# START OF RAW DATA
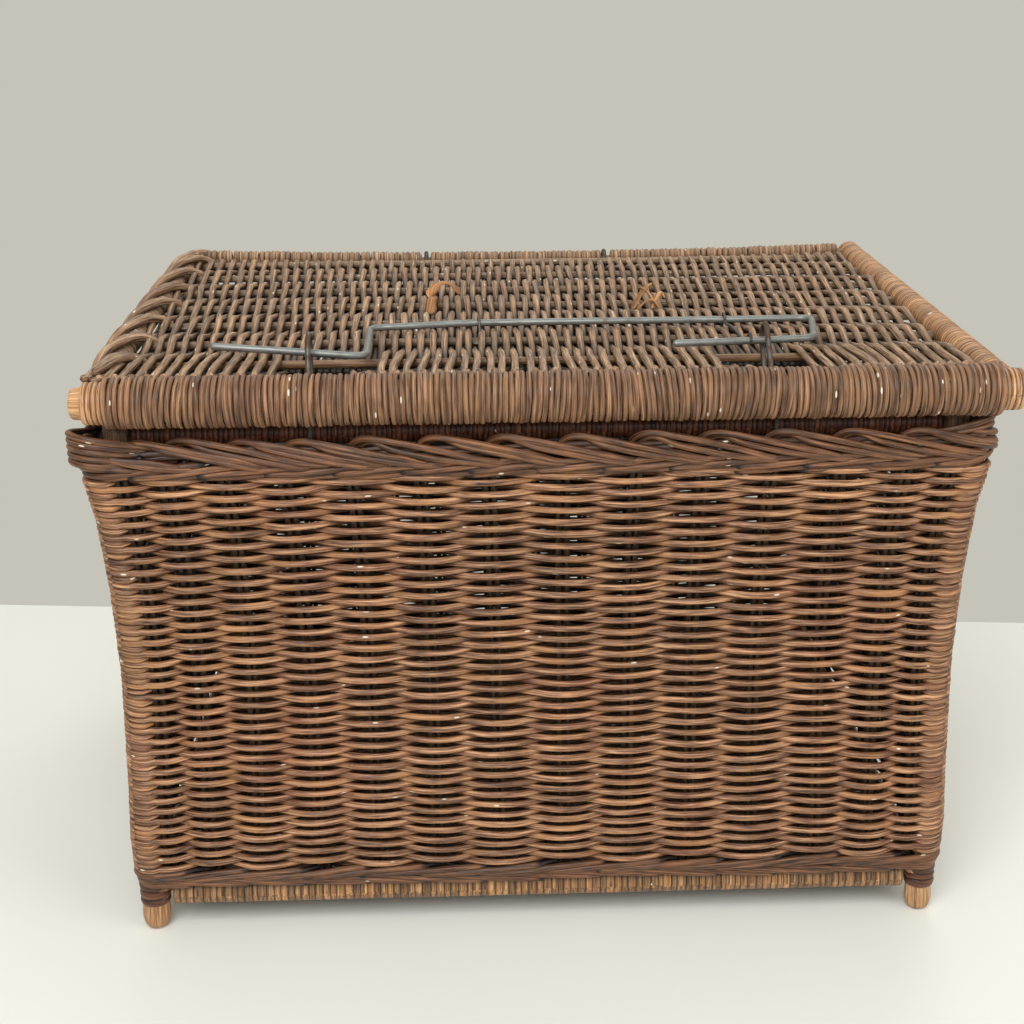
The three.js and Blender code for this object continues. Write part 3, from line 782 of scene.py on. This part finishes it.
def side_rails(rail_material, rope_material):
    """The right rail is wound with cane; the left one is covered by the bent ends of the cross rods."""
    front = ROLL.middle[1] + 9
    sides = (
        ("left", rope_material, 5.0, 3.0, 3.6, 174),
        ("right", rail_material, 0.0, 0.0, 4.1, 175),
    )
    for side, cover, further_left, thinner, pitch, seed in sides:
        box = Box(f"lid_side_wrap_{side}")
        x, _, z = box.middle - (further_left, 0, 0)
        strands = Strands()
        ends = np.array([(x, front, z), (x, BACK_RAIL.high[1], z)])
        wrapped_bar(strands, *ends, box.half[2] - thinner, pitch, 0.8, seed, sides=22)
        make_piece(strands, f"wound_side_rail_{side}", cover, "lid", "wrap_cane",
                   f"lid_side_wrap_{side}", f"lid_side_rail_{side}")

    rope = Strands()
    rail = Box("lid_side_wrap_left").middle[0] - 8.0
    rng = np.random.default_rng(180)
    for y in ROD_Y + [BACK_RAIL.high[1] - 4]:
        for twin in (0, 1):
            aside = 4.6 * twin
            route = [
                (rail + 22, y + 5, LID_Z + 1),
                (rail + 16, y, LID_Z + 6),
                (rail + 10 - aside, y - 12, LID_Z + 9.5),
                (rail + 4 - aside, y - 28, LID_Z + 10.5 - 0.4 * aside),
                (rail - 3 - 0.8 * aside, y - 44, LID_Z + 9 - 0.8 * aside),
                (rail - 7 - 0.4 * aside, y - 60, LID_Z + 5 - aside),
                (rail - 8, y - 76, LID_Z - aside),
                (rail - 6, y - 90, LID_Z - 4 - aside),
                (rail - 1, y - 99, LID_Z - 7),
            ]
            route = [point for point in route if point[1] > ROLL.high[1] + 14]
            if len(route) < 4:
                continue
            path = smooth_path(route, 30)
            path += rng.normal(0, 0.25, 3)
            path[:, 0] += 5.0 * ease((-100.0 - path[:, 1]) / 100.0)
            out = unit(path - line(rail, path[:, 1], LID_Z))
            radius = 3.1 * rng.uniform(0.92, 1.06)
            rope.add(path, radius, sides=9, tone=rng.uniform(), wear=0.85, outward=out, rounded=True)
    make_piece(rope, "left_edge_plait", rope_material, "lid", "lid_reed")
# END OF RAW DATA
* [WORK TO BE COMPLETED] All the data must be duplicated exactly, with nothing added or removed.

* [SOLUTION TO THIS TASK]
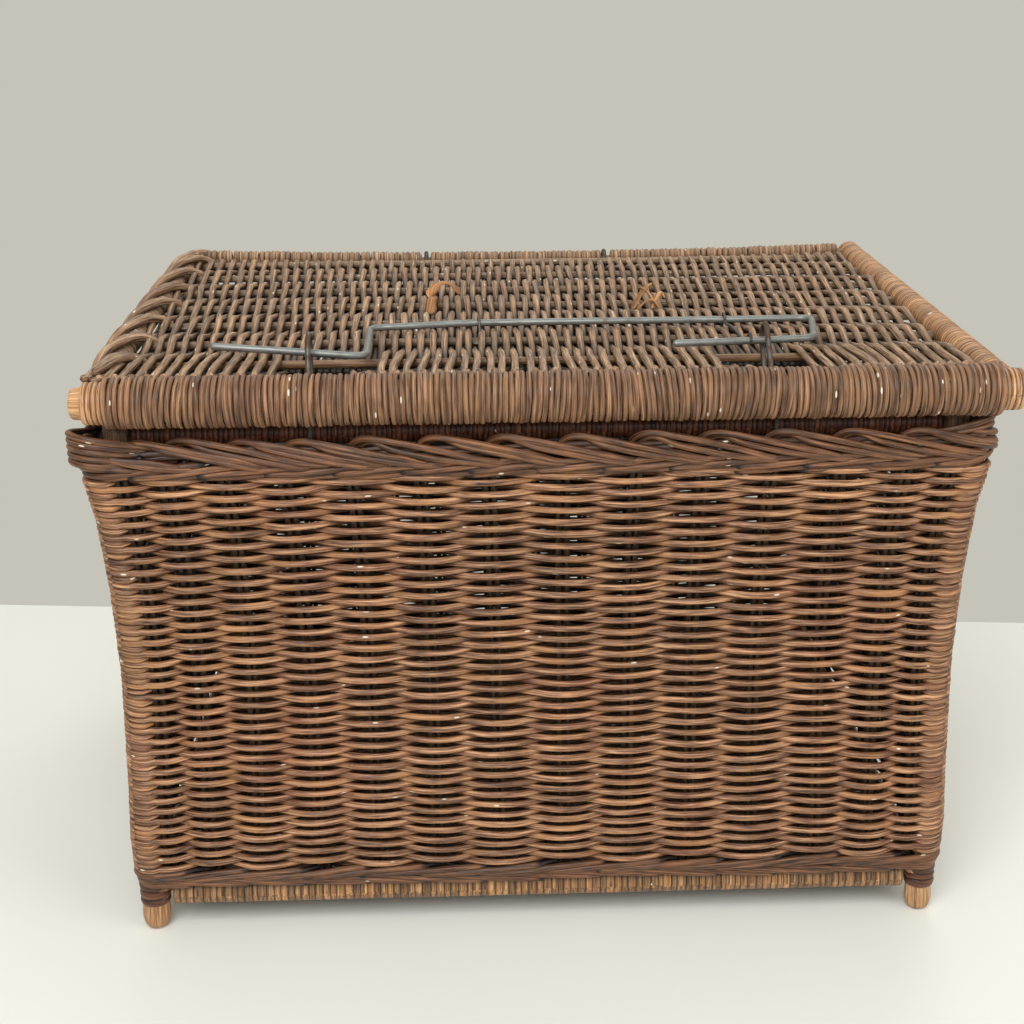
The three.js and Blender code for this object continues. Write part 3, from line 782 of scene.py on. This part finishes it.
def side_rails(rail_material, rope_material):
    """The right rail is wound with cane; the left one is covered by the bent ends of the cross rods."""
    front = ROLL.middle[1] + 9
    sides = (
        ("left", rope_material, 5.0, 3.0, 3.6, 174),
        ("right", rail_material, 0.0, 0.0, 4.1, 175),
    )
    for side, cover, further_left, thinner, pitch, seed in sides:
        box = Box(f"lid_side_wrap_{side}")
        x, _, z = box.middle - (further_left, 0, 0)
        strands = Strands()
        ends = np.array([(x, front, z), (x, BACK_RAIL.high[1], z)])
        wrapped_bar(strands, *ends, box.half[2] - thinner, pitch, 0.8, seed, sides=22)
        make_piece(strands, f"wound_side_rail_{side}", cover, "lid", "wrap_cane",
                   f"lid_side_wrap_{side}", f"lid_side_rail_{side}")

    rope = Strands()
    rail = Box("lid_side_wrap_left").middle[0] - 8.0
    rng = np.random.default_rng(180)
    for y in ROD_Y + [BACK_RAIL.high[1] - 4]:
        for twin in (0, 1):
            aside = 4.6 * twin
            route = [
                (rail + 22, y + 5, LID_Z + 1),
                (rail + 16, y, LID_Z + 6),
                (rail + 10 - aside, y - 12, LID_Z + 9.5),
                (rail + 4 - aside, y - 28, LID_Z + 10.5 - 0.4 * aside),
                (rail - 3 - 0.8 * aside, y - 44, LID_Z + 9 - 0.8 * aside),
                (rail - 7 - 0.4 * aside, y - 60, LID_Z + 5 - aside),
                (rail - 8, y - 76, LID_Z - aside),
                (rail - 6, y - 90, LID_Z - 4 - aside),
                (rail - 1, y - 99, LID_Z - 7),
            ]
            route = [point for point in route if point[1] > ROLL.high[1] + 14]
            if len(route) < 4:
                continue
            path = smooth_path(route, 30)
            path += rng.normal(0, 0.25, 3)
            path[:, 0] += 5.0 * ease((-100.0 - path[:, 1]) / 100.0)
            out = unit(path - line(rail, path[:, 1], LID_Z))
            radius = 3.1 * rng.uniform(0.92, 1.06)
            rope.add(path, radius, sides=9, tone=rng.uniform(), wear=0.85, outward=out, rounded=True)
    make_piece(rope, "left_edge_plait", rope_material, "lid", "lid_reed")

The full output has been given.